Then the Lord answered Job out of a whirlwind, and said:
 Who is this that wrappeth up sentences in unskillful words?
 Gird up thy loins like a man: I will ask thee, and answer thou me.
 Where wast thou when I laid up the foundations of the earth? tell me if thou hast understanding.
 Who hath laid the measures thereof, if thou knowest? or who hath stretched the line upon it?
For any parent, I think the death of one of their children is the worst thing imaginable. Abraham Lincoln would see two of his four sons die, Eddie and Willie, Willie dying on February 20, 1862 from typhoid fever, that great killer of the 19th century. Mary Todd Lincoln would see three of her four sons die, and witness her husband assassinated before her eyes. Small wonder that Mrs. Lincoln had a fragile grasp on reality after so much sorrow. Prostrate with grief, Mary Lincoln retired to her room for a month after Willie’s death, inconsolable in the immense anguish she felt, unable to bring herself to even attend Willie’s funeral. Mr. Lincoln said when Willie died, “My poor boy, he was too good for this earth. God has called him home. I know that he is much better off in heaven, but then we loved him so. It is hard, hard to have him die!” Lincoln continued his work, not having the luxury of private grief in a time of such public peril.

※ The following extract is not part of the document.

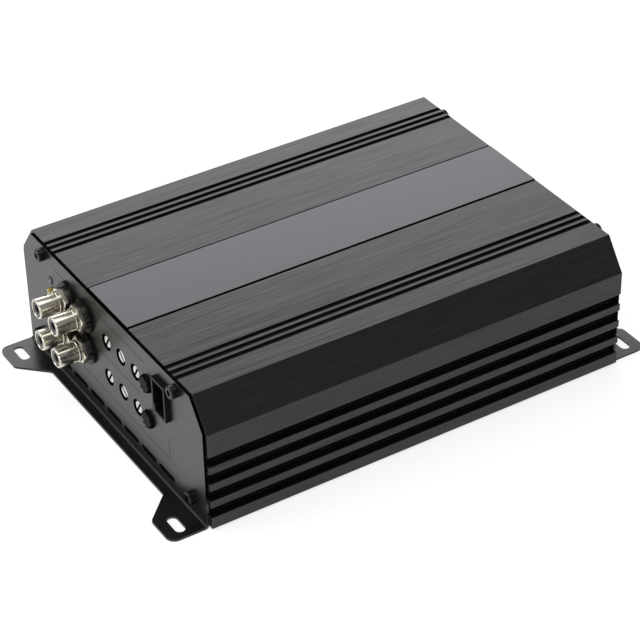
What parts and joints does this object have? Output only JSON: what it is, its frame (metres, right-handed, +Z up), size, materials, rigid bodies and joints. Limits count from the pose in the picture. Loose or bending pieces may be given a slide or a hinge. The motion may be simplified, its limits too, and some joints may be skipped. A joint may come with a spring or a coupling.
{
  "type": "car amplifier",
  "caption": "Compact car audio amplifier: finned extruded case, bent end plates with slotted feet, line-input jacks, trimmers, rotary selectors and rear sockets.",
  "frame": {"origin": "middle of the mounting plane under the four tabs", "axes": "+Z up from the mounting plane, +Y along the extrusion away from the line inputs, +X to the right seen from the line-input end"},
  "size_m": [0.15, 0.2236, 0.0583],
  "materials": {
    "anodised_case": "brushed along its length, dark grey anodised",
    "satin_panel": "fine satin, grey anodised",
    "powder_coat": "black powder coat, semi-gloss",
    "cover_steel": "black paint",
    "black_screw": "black oxide",
    "zinc_screw": "zinc plated",
    "nickel_plate": "bright nickel plate",
    "black_washer": "black",
    "jack_core": "grey moulded insulator",
    "gold_contact": "plated contact",
    "trim_case": "moulded case",
    "trim_rotor": "white moulded rotor",
    "knob_black": "black moulded knob",
    "lamp_clear": "clear lens",
    "lamp_amber": "amber lens",
    "socket_black": "black moulded housing",
    "fuse_body": "orange moulded fuse",
    "board": "green solder mask",
    "ferrite": "sintered ferrite",
    "copper_wire": "enamelled copper",
    "capacitor_sleeve": "dark sleeve",
    "chip_case": "moulded case",
    "thermal_silicone": "grey silicone pad",
    "bar_steel": "plain steel"
  },
  "bodies": {
    "case": {"board_link_header": "socket_black", "board_screws": "zinc_screw", "bottom_cover": "cover_steel", "bottom_cover_screws": "black_screw", "centre_panel": "satin_panel", "clamp_bars": "bar_steel", "clamp_screws": "zinc_screw", "control_board": "board", "driver_chips": "chip_case", "front_end_plate": "powder_coat", "front_plate_screws": "black_screw", "fuse": "fuse_body", "fuse_holder": "socket_black", "heatsink_body": "anodised_case", "main_board": "board", "mode_switch_body_1": "trim_case", "mode_switch_body_2": "trim_case", "output_choke_left": "ferrite", "output_choke_right": "ferrite", "power_led": "lamp_clear", "power_led_bezel": "nickel_plate", "power_socket_housing": "socket_black", "power_transistors": "chip_case", "rail_capacitor_front": "capacitor_sleeve", "rail_capacitor_rear": "capacitor_sleeve", "rca_contacts": "gold_contact", "rca_insulators": "jack_core", "rca_lock_washers": "nickel_plate", "rca_nuts": "nickel_plate", "rca_shell_1": "nickel_plate", "rca_shell_2": "nickel_plate", "rca_shell_3": "nickel_plate", "rca_shell_4": "nickel_plate", "rca_washers": "black_washer", "rear_end_plate": "powder_coat", "rear_plate_screws": "black_screw", "rear_socket_pins": "gold_contact", "signal_socket_housing": "socket_black", "signal_socket_pins": "gold_contact", "speaker_socket_housing": "socket_black", "status_led": "lamp_amber", "thermal_pads": "thermal_silicone", "toroid_core": "ferrite", "toroid_winding": "copper_wire", "trim_pot_body_1": "trim_case", "trim_pot_body_2": "trim_case", "trim_pot_body_3": "trim_case", "trim_pot_body_4": "trim_case", "trim_pot_body_5": "trim_case", "trim_pot_body_6": "trim_case"},
    "trim_rotor_1": {"trim_pot_rotor_1": "trim_rotor"},
    "trim_rotor_2": {"trim_pot_rotor_2": "trim_rotor"},
    "trim_rotor_3": {"trim_pot_rotor_3": "trim_rotor"},
    "trim_rotor_4": {"trim_pot_rotor_4": "trim_rotor"},
    "trim_rotor_5": {"trim_pot_rotor_5": "trim_rotor"},
    "trim_rotor_6": {"trim_pot_rotor_6": "trim_rotor"},
    "mode_knob_1": {"mode_switch_knob_1": "knob_black"},
    "mode_knob_2": {"mode_switch_knob_2": "knob_black"}
  },
  "joints": [
    {"name": "trim_1_turn", "type": "hinge", "parent": "case", "child": "trim_rotor_1", "pos_m": [-0.0016, -0.092, 0.0413], "axis": [0, 1, 0], "range_deg": [0, 280]},
    {"name": "trim_2_turn", "type": "hinge", "parent": "case", "child": "trim_rotor_2", "pos_m": [0.01, -0.092, 0.0413], "axis": [0, 1, 0], "range_deg": [-104, 176]},
    {"name": "trim_3_turn", "type": "hinge", "parent": "case", "child": "trim_rotor_3", "pos_m": [0.0216, -0.092, 0.0413], "axis": [0, 1, 0], "range_deg": [0, 280]},
    {"name": "trim_4_turn", "type": "hinge", "parent": "case", "child": "trim_rotor_4", "pos_m": [-0.0016, -0.092, 0.0245], "axis": [0, 1, 0], "range_deg": [0, 280]},
    {"name": "trim_5_turn", "type": "hinge", "parent": "case", "child": "trim_rotor_5", "pos_m": [0.01, -0.092, 0.0245], "axis": [0, 1, 0], "range_deg": [-104, 176]},
    {"name": "trim_6_turn", "type": "hinge", "parent": "case", "child": "trim_rotor_6", "pos_m": [0.0216, -0.092, 0.0245], "axis": [0, 1, 0], "range_deg": [0, 280]},
    {"name": "mode_1_turn", "type": "hinge", "parent": "case", "child": "mode_knob_1", "pos_m": [0.0309, -0.092, 0.0419], "axis": [0, 1, 0], "range_deg": [0, 240]},
    {"name": "mode_2_turn", "type": "hinge", "parent": "case", "child": "mode_knob_2", "pos_m": [0.0309, -0.092, 0.025], "axis": [0, 1, 0], "range_deg": [0, 240]}
  ]
}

Dr. Phineas D. Gurley, pastor of the New York Avenue Presbyterian church in Washington that the Lincolns sometimes attended, preached the funeral sermon. I suspect this passage caught Lincoln’s attention:
His kingdom ruleth over all. All those events which in anywise affect our condition and happiness are in his hands, and at his disposal. Disease and death are his messengers; they go forth at his bidding, and their fearful work is limited or extended, according to the good pleasure of His will.
Not a sparrow falls to the ground without His direction; much less any one of the human family, for we are of more value than many sparrows.
We may be sure, — therefore, bereaved parents, and all the children of sorrow may be sure, — that their affliction has not come forth of the dust, nor has their trouble sprung out of the ground.